А Хацкель стоял поодаль, заложив руки за спину. Точно угадывая, о чем думал Кашинцев, он говорил с угодливым и ласковым видом:
— Может, пану кажется, что это приготовлено как-нибудь грязно? Пес… никогда в жизни! Наши еврейские женщины все делают по святым книгам, а там уж все сказано: и как чистить, и как резать, и когда мыть руки. А если не так — это у нас считается грех. Пусть пан кушает себе на здоровье… Этля, принеси еще рыбы!

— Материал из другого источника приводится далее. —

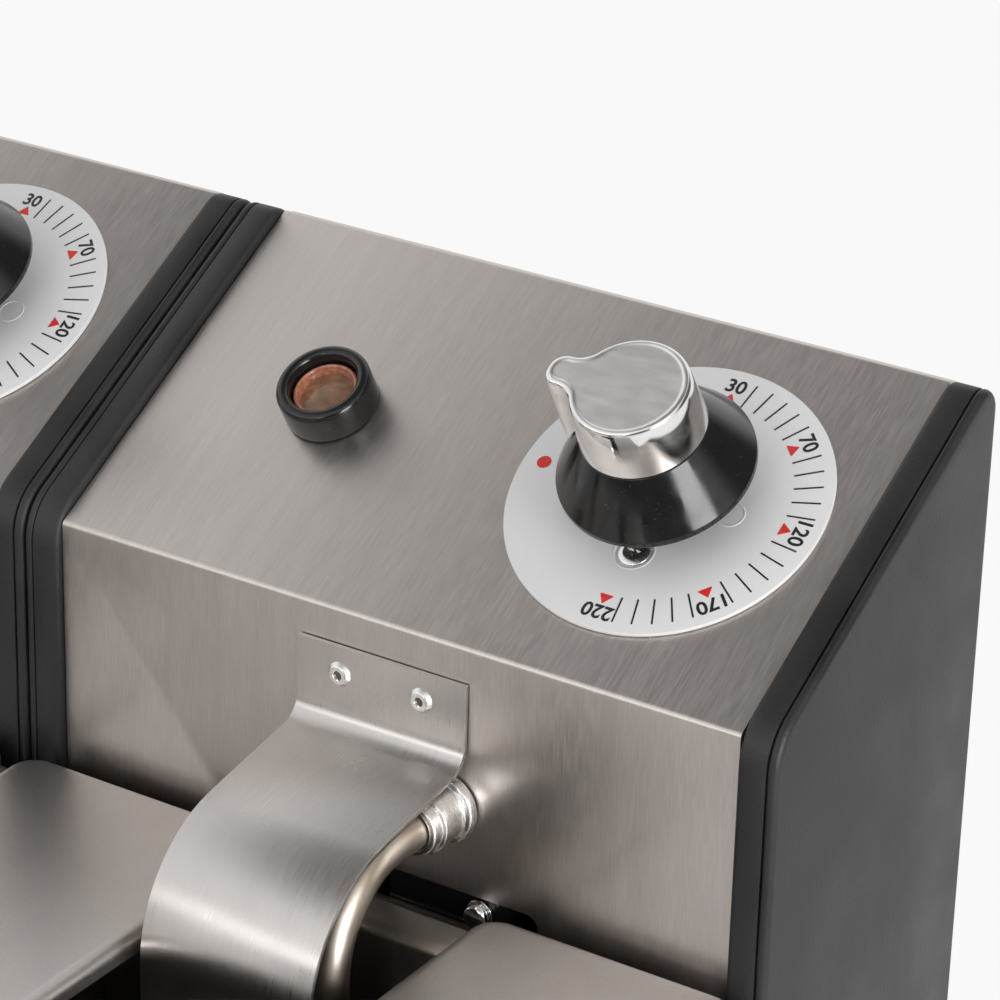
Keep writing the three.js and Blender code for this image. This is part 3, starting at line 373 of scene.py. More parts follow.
# %% Steels
def brushed_steel(name, tone, roughness, smear, grain=(2600, 170, 170), contrast=0.07, relief=0.0015):
    """Stainless sheet: short scratches square to x, faint long streaks and a little cloudiness."""
    made = Finish(name, tone, roughness, 1.0, Anisotropic=smear)
    scratches = made.noise(grain, 2)
    streaks = made.noise(tuple(0.1 * step for step in grain), 2)
    clouds = made.noise(11, 3)
    mixed = made.sum(made.level(scratches, 0.18, 0.62), made.level(streaks, 0.0, 0.2))
    mixed = made.sum(mixed, made.level(clouds, -0.1, 0.1))
    dark, light = (tuple(c * (1 + change) for c in tone) for change in (-contrast, contrast))
    made.tint(mixed, dark, light, (0, 1))
    cloudy = made.level(clouds, roughness - 0.02, roughness + 0.02)
    uneven = made.sum(made.level(scratches, -0.04, 0.04), cloudy)
    made.links.new(uneven, made.shader.inputs["Roughness"])
    made.bump(scratches, relief)
    made.grain_across((1, 0, 0))
    return made.material


HEAD_STEEL = brushed_steel("head_brushed_steel", (0.61, 0.565, 0.535), 0.40, 0.50, contrast=0.16)
GUARD_STEEL = brushed_steel("guard_brushed_steel", (0.60, 0.57, 0.55), 0.31, 0.60,
                            contrast=0.08, relief=0.0008)
CASING_STEEL = brushed_steel("casing_brushed_steel", (0.59, 0.56, 0.54), 0.35, 0.60)
LID_STEEL = brushed_steel("lid_satin_steel", (0.60, 0.57, 0.55), 0.40, 0.20, (1700, 900, 900), 0.10)


def drawn_steel():
    """The tanks are deep-drawn: satin with faint waves, and a little darker from use."""
    made = Finish("tank_drawn_steel", (0.56, 0.53, 0.49), 0.30, 1.0)
    waves = made.noise((60, 60, 25), 3)
    made.tint(waves, (0.48, 0.44, 0.39), (0.62, 0.59, 0.55))
    made.rough(waves, 0.24, 0.36)
    made.bump(made.noise(900, 2), 0.006)
    return made.material


def heat_tinted_steel():
    """Element tube: hot runs leave a straw tint."""
    made = Finish("element_tinted_steel", (0.50, 0.46, 0.41), 0.34, 1.0)
    stains = made.noise(55, 4)
    made.tint(stains, (0.36, 0.29, 0.21), (0.62, 0.58, 0.52), (0.32, 0.66))
    made.rough(stains, 0.28, 0.44)
    made.bump(made.noise(1400, 2), 0.008)
    return made.material


def turned_metal():
    """Fittings and rivets: bright aluminium with tool marks."""
    made = Finish("bright_turned_metal", (0.78, 0.77, 0.75), 0.26, 1.0)
    marks = made.noise((400, 3600, 400), 2)
    made.tint(marks, (0.76, 0.75, 0.73), (0.86, 0.85, 0.83))
    made.rough(marks, 0.22, 0.32)
    made.bump(marks, 0.003)
    return made.material


def chrome_plate(name, roughness, haze):
    """Bright plating: almost a mirror, with faint wiping marks."""
    made = Finish(name, (0.80, 0.79, 0.78), roughness, 1.0)
    wipes = made.noise((140, 420, 420), 4)
    made.tint(wipes, (0.74, 0.73, 0.72), (0.84, 0.83, 0.82))
    made.rough(wipes, roughness, roughness + haze, (0.35, 0.75))
    made.bump(made.noise(160, 2), 0.006)
    return made.material


TANK_STEEL = drawn_steel()
ELEMENT_STEEL = heat_tinted_steel()
TURNED_METAL = turned_metal()
CHROME = chrome_plate("knob_chrome", 0.07, 0.10)
CHROME_TOP = chrome_plate("knob_chrome_top", 0.36, 0.10)
WIRE_PLATE = chrome_plate("wire_nickel", 0.14, 0.12)


# %% Plastics, rubber and print
def leather_black():
    """Moulded cheeks: charcoal plastic with a fine leather grain."""
    made = Finish("grained_black_plastic", (0.022, 0.022, 0.023), 0.46)
    cells = made.nodes.new("ShaderNodeTexVoronoi")
    cells.feature = "SMOOTH_F1"
    cells.inputs["Scale"].default_value = 1.0
    made.links.new(made.stretched(1500), cells.inputs["Vector"])
    dust = made.noise(45, 4)
    made.tint(dust, (0.010, 0.010, 0.011), (0.022, 0.022, 0.023))
    made.rough(dust, 0.40, 0.56)
    made.bump(cells.outputs["Distance"], 0.05)
    return made.material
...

Из-за занавески вышла женщина и стала сзади прилавка, кутаясь с головой в большой серый платок. Когда Кашинцев повернулся к ней лицом, ему показалось, что какая-то невидимая сила внезапно толкнула его в грудь и чья-то холодная рука сжала его затрепыхавшееся сердце. Он никогда не только не видал такой сияющей, гордой, совершенной красоты, но даже не смел и думать, что она может существовать на свете. Прежде, когда ему случалось видеть прекрасные женские головки на картинах знаменитых художников, он про себя, внутренне, был уверен, что таких правильных, безукоризненных лиц не бывает в натуре, что они — вымысел творческой фантазии. И тем удивительнее, тем неправдоподобнее было для него это ослепительно прекрасное лицо, которое он теперь видел в грязном заезжем доме, пропахшем запахом нечистого жилья, в этой ободранной, пустой и холодной комнате, за прилавком, рядом с пьяным, храпящим и икающим во сне мужиком.